In London, allocated £3.4 billion for 29,000 homes, 53 organisations will receive money, with Clarion topping the list with enough money to build 2,000 homes. The list of funding allocations in London neatly shows up the different approaches taken by London Boroughs to direct development. 25 boroughs will receive money, but of those that do, the capacity (a/or ambitions) for direct delivery varies dramatically. Barking and Dagenham is the highest rank council on the list, with enough money to deliver 1,757 homes, but at the bottom, Sutton will deliver just 65. Eight boroughs won’t receive anything. Unsurprisingly, Croydon, with its troubled development company Brick by Brick, is one of those eight.

In London, the local authority direct delivery collectively comprises around 41 per cent of the total. But with funding to local authorities varying dramatically, what isn’t obvious is how the other organisations will distribute their delivery geographically. Will some of the housing associations receiving bigger allocations (Peabody, Optivo, NHG) prioritise sites in boroughs including Hillingdon, Islington and Richmond, which were all boroughs that did not receive any funding?

An interesting question is whether the overall delivery by borough will have a proportionate relationship to individual borough’s housing targets as per the London Plan. Hopefully DLUHC will produce reports allowing us to monitor this in due course.  

A lack of ambition for boosting delivery

There is repetition too of the Government’s ‘mission’ to deliver 300,000 homes a year by the ‘mid-2020s’ (i.e. the next General Election). This funding makes a contribution, aiming to deliver 24,000 homes a year (on average) over the next 5 years. That’s only 8 per cent of the 300k target, begging the question, is £8 billion to fund 24,000 homes a year enough?

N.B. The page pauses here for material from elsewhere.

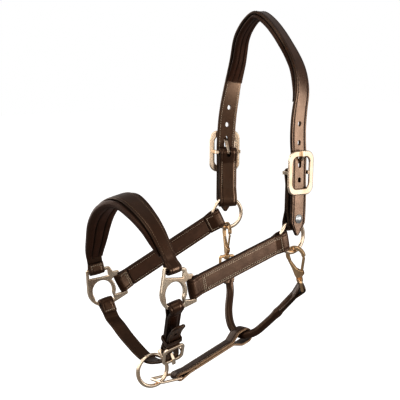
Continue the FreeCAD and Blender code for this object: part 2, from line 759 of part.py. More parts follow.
def snap_hook(side):
    """The cast hook: bend, solid arm and neck, slit for the gate, with its swivel stem."""
    frame = snap_frames[side]
    blank = new_body(side + "_snap_blank", frame)
    hook_edges = outline(
        (bend + wire, bend_z - 0.8), ((bend + 0.2, bend_z - 2.2), (bend - wire, bend_z - 0.8)),
        (bend - wire, bend_z), ((0, bend_z + bend - wire), (-bend + wire, bend_z)),
        (-bend + wire + 0.9, -14.0), (-1.9, -24.0), (2.0, -26.5), (7.4, -28.0), (7.6, -32.0),
        ((6.6, -34.2), (5.0, -35.4)), (3.6, -38.2), (-3.6, -38.2), (-5.4, -34.0), (-7.6, -24.0),
        (-11.3, -13.0), ((-11.9, -9.0), (-bend - wire, bend_z)),
        ((0, bend_z + bend + wire), (bend + wire, bend_z)))
    pad = add_pad(blank, hook_edges, "Sizes.snap_depth")
    round_all_edges(blank, pad, 0.9)
    add_pocket(blank, outline((8.6, -35.0), (8.6, -20.0), (0.2, -20.0), (0.2, -35.0)),
               "Sizes.gate_depth + 1.6")
    add_pocket(blank, circle(size("pin_radius"), *PIVOT), "Sizes.snap_depth + 2")
    stem = blank.newObject("PartDesign::Revolution", blank.Label + "_stem")
    stem_radius = size("swivel_radius")
    stem.Profile = add_sketch(blank, outline(
        (0, -37.5), (0, -45.0), (stem_radius + 1.0, -45.0), (stem_radius + 1.6, -43.4),
        (stem_radius, -43.4), (stem_radius, -37.5)))
    stem.ReferenceAxis = (stem.Profile[0], ["V_Axis"])
    stem.Angle = 360
    doc.recompute()
    keep(blank, side + "_snap_hook")


def snap_gate(side):
    gate = new_body(side + "_snap_gate", snap_frames[side])
    tip = (bend, bend_z - 3.0)
    lean = math.atan2(tip[0] - PIVOT[0], tip[1] - PIVOT[1])
    nx, nz = math.cos(lean) * 1.7, -math.sin(lean) * 1.7
    reach = (tip[0] - PIVOT[0], tip[1] - PIVOT[1])
    hub = 2.6
    angle = 90 - math.degrees(lean)
    edges = outline(
        (tip[0] + nx, tip[1] + nz), (tip[0] - nx, tip[1] - nz),
        (PIVOT[0] - nx + reach[0] * 0.12, PIVOT[1] - nz + reach[1] * 0.12),
        on_circle(hub, angle + 60, *PIVOT),
        (on_circle(hub, angle + 180, *PIVOT), on_circle(hub, angle - 60, *PIVOT)),
        (PIVOT[0] + nx + reach[0] * 0.12, PIVOT[1] + nz + reach[1] * 0.12))
    edges += circle(size("pin_radius") + 0.05, *PIVOT)
    add_pad(gate, edges, "Sizes.gate_depth")
    keep(gate)


def snap_eye(side):
    """The swivel eye: a cast loop whose top bar turns on the hook's stem."""
    eye = new_body(side + "_snap_eye", eye_frames[side])
    middle = (EYE_TOP + EYE_BAR) / 2
    tall = EYE_TOP - EYE_BAR
    outer = rounded_rectangle(25.0, tall + 3.8, 3.0)
    inner = rounded_rectangle(19.2, tall - 3.8, 1.6)
    sketch = add_sketch(eye, outer + inner)
    sketch.AttachmentOffset = Placement(Vector(0, middle, 0), Rotation())
    pad = eye.newObject("PartDesign::Pad", eye.Label + "_pad")
    pad.Profile = sketch
    pad.SideType = "Symmetric"
    pad.Length = 3.8
    doc.recompute()
    round_all_edges(eye, pad, 1.0)
    collar = eye.newObject("PartDesign::Pad", eye.Label + "_collar")
    collar.Profile = add_sketch(eye, circle(4.4), "XY_Plane", EYE_TOP)
    collar.SideType = "Symmetric"
    collar.Length = 4.0
    doc.recompute()
    add_pocket(eye, circle(size("swivel_radius") + 0.08), "24", "XY_Plane", EYE_TOP + 6)
    keep(eye)


for side in ("near", "far"):
    snap_hook(side)
    snap_gate(side)
    snap_eye(side)
    pivot_place = snap_frames[side].multiply(Placement(Vector(PIVOT[0], 0, PIVOT[1]), Rotation()))
    pin(side + "_gate_pin", pivot_place, "Sizes.pin_radius", size("snap_depth"))
    beside_gate = in_frame(pivot_place, 0, 1.2, 0)
    ring(side + "_gate_spring", beside_gate, direction_in(pivot_place, 0, 1, 0),
         "Sizes.spring_radius", "Sizes.spring_wire")


# ---------------------------------------------------------------- throat lash

def arc_tube(points, radius):
    """A round cord along straight runs joined by tangent arcs, each as large as its runs allow."""
    points = [Vector(*point) for point in points]
    edges = []
    last = points[0]
    for before, corner, after in zip(points, points[1:], points[2:]):
        into, out = (corner - before), (after - corner)
        shorter = min(into.Length, out.Length)
        into.normalize()
        out.normalize()
        turn = into.getAngle(out)
        trim = 0.45 * shorter
        start, end = corner - into * trim, corner + out * trim
        bend_radius = trim / math.tan(turn / 2)
        middle_way = (out - into).normalize()
        middle = corner + middle_way * (math.hypot(trim, bend_radius) - bend_radius)
        edges += [Part.LineSegment(last, start).toShape(), Part.Arc(start, middle, end).toShape()]
        last = end
    edges.append(Part.LineSegment(last, points[-1]).toShape())
    path = Part.Wire(edges)
    section = Part.Wire([Part.Circle(points[0], (points[1] - points[0]).normalize(), radius).toShape()])
    return path.makePipeShell([section], True, True)


lash_bars = {side: in_frame(eye_frames[side], 0, 0, EYE_BAR) for side in eye_frames}
lash_runs = {"near": Vector(-13, 12, -20), "far": Vector(2.8, -5, -34)}
TAB = 26.0
lash_ends = []
lash_roots = {}
for side in ("near", "far"):
    across = direction_in(eye_frames[side], 1, 0, 0)
    frame = local_frame(lash_bars[side], lash_runs[side], across)
    lash_ends.append(eye_end(frame, 2.9, 2.4, size("lash_tab_width"), TAB, TAB))
    lash_roots[side] = frame

lash_route = [
    tuple(in_frame(lash_roots["near"], 0, 0, TAB - 6)),
    tuple(in_frame(lash_roots["near"], 0, 0, TAB + 8)),
    (6, -33, -391), (-5, -21.5, -407), (-22, -8.5, -420.8), (-26.5, 9, -421.5),
    (-25, 26, -405), (-14.5, 41, -389),
    tuple(in_frame(lash_roots["far"], 0, 0, TAB + 8)),
    tuple(in_frame(lash_roots["far"], 0, 0, TAB - 6))]
lash_tube = arc_tube(lash_route, size("lash_radius"))
keep(plain_feature("throat_lash", lash_tube.fuse(lash_ends[0]).fuse(lash_ends[1])))


# ---------------------------------------------------------------- checks and export

doc.recompute()
for item in doc.Objects:
    if "Invalid" in item.State or "Error" in item.State:
        raise RuntimeError("failed object: " + item.Name)
for item in nodes:
    if item.Shape.isNull() or not item.Shape.isValid():
        raise RuntimeError("bad shape: " + item.Label)

os.makedirs("parts", exist_ok=True)
for item in nodes:
    item.Shape.exportStep("parts/%s.step" % item.Label)
print(len(nodes), "parts")
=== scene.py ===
import json
import math

import bpy
import bmesh
from mathutils import Matrix, Vector, noise

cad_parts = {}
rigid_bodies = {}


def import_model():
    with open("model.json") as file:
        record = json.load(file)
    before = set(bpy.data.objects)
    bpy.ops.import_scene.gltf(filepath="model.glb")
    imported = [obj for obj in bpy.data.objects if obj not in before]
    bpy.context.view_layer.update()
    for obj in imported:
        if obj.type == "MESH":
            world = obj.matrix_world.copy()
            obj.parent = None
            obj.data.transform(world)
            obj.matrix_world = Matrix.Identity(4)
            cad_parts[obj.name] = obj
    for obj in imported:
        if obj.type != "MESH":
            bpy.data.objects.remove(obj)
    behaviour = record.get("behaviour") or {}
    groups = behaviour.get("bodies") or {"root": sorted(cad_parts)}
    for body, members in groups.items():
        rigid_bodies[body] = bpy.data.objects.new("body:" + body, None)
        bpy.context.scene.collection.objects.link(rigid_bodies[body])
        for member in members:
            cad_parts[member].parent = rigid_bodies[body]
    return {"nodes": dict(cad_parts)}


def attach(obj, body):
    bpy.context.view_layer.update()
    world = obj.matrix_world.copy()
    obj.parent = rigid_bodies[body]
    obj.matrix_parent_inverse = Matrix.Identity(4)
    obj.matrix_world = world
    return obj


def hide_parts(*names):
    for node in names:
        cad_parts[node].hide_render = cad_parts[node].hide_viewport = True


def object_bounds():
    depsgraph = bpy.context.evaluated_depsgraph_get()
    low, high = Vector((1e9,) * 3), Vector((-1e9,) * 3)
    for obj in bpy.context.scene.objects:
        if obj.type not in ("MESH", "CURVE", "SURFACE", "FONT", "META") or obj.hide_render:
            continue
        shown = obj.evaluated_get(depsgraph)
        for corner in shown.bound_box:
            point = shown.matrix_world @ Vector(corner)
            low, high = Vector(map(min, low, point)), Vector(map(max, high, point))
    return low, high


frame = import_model()
cad_low, cad_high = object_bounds()

MM = 0.001
Z_UP = Vector((0, 0, 1))


# ---------------------------------------------------------------- camera

camera_back = Vector((-0.5665, -0.8091, 0.1564)).normalized()
camera_right = Z_UP.cross(camera_back).normalized()
camera_up = camera_back.cross(camera_right)
camera_data = bpy.data.cameras.new("camera")
camera_data.lens = 90
camera_data.sensor_width = 36
camera_data.clip_start = 0.05
camera = bpy.data.objects.new("camera", camera_data)
bpy.context.scene.collection.objects.link(camera)
camera.matrix_world = Matrix.Translation((-0.8193, -1.0387, -0.029)) @ Matrix(
    (camera_right, camera_up, camera_back)).transposed().to_4x4()
bpy.context.scene.camera = camera


# ---------------------------------------------------------------- materials

def new_material(name):
    material = bpy.data.materials.new(name)
    material.use_nodes = True
    tree = material.node_tree
    return material, tree, tree.nodes["Principled BSDF"]


def texture(tree, kind, coordinates, scale, **inputs):
    node = tree.nodes.new(kind)
    tree.links.new(coordinates, node.inputs["Vector"])
    node.inputs["Scale"].default_value = scale
    for key, value in inputs.items():
        node.inputs[key].default_value = value
    return node


def ramp(tree, value, low, high, to_low=0.0, to_high=1.0):
    node = tree.nodes.new("ShaderNodeMapRange")
    tree.links.new(value, node.inputs["Value"])
    node.inputs["From Min"].default_value = low
    node.inputs["From Max"].default_value = high
    node.inputs["To Min"].default_value = to_low
    node.inputs["To Max"].default_value = to_high
    return node.outputs["Result"]


def mix(tree, factor, first, second):
    """A colour mix; first and second are colours or sockets."""
    node = tree.nodes.new("ShaderNodeMix")
    node.data_type = "RGBA"
    tree.links.new(factor, node.inputs["Factor"])
    for key, value in (("A", first), ("B", second)):
        socket = [s for s in node.inputs if s.name == key and s.type == "RGBA"][0]
        if isinstance(value, tuple):
            socket.default_value = (*value, 1)
        else:
            tree.links.new(value, socket)
    return [s for s in node.outputs if s.type == "RGBA"][0]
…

Back in the 1960s and 1970s, local authorities were consistently delivering over 100,000 homes a year, a sizeable contribution (around 30-50 per cent) of the overall total.

This level of delivery continued in the 1970s, before declining dramatically in the 1980s to almost zero by the early 1990s and has remained at that level ever since. The cessation of local authority housing delivery has never been picked up by an increase in private sector or housing association delivery. Indeed, overall delivery since 2000 has hovered between 105,000 and 170,000 homes a year, suggesting that local authority delivery is vital if we ever want to reach 300,000 homes a year again. 

£8 billion is a lot, but if we want to reach 300,000 homes a year, it’s not enough.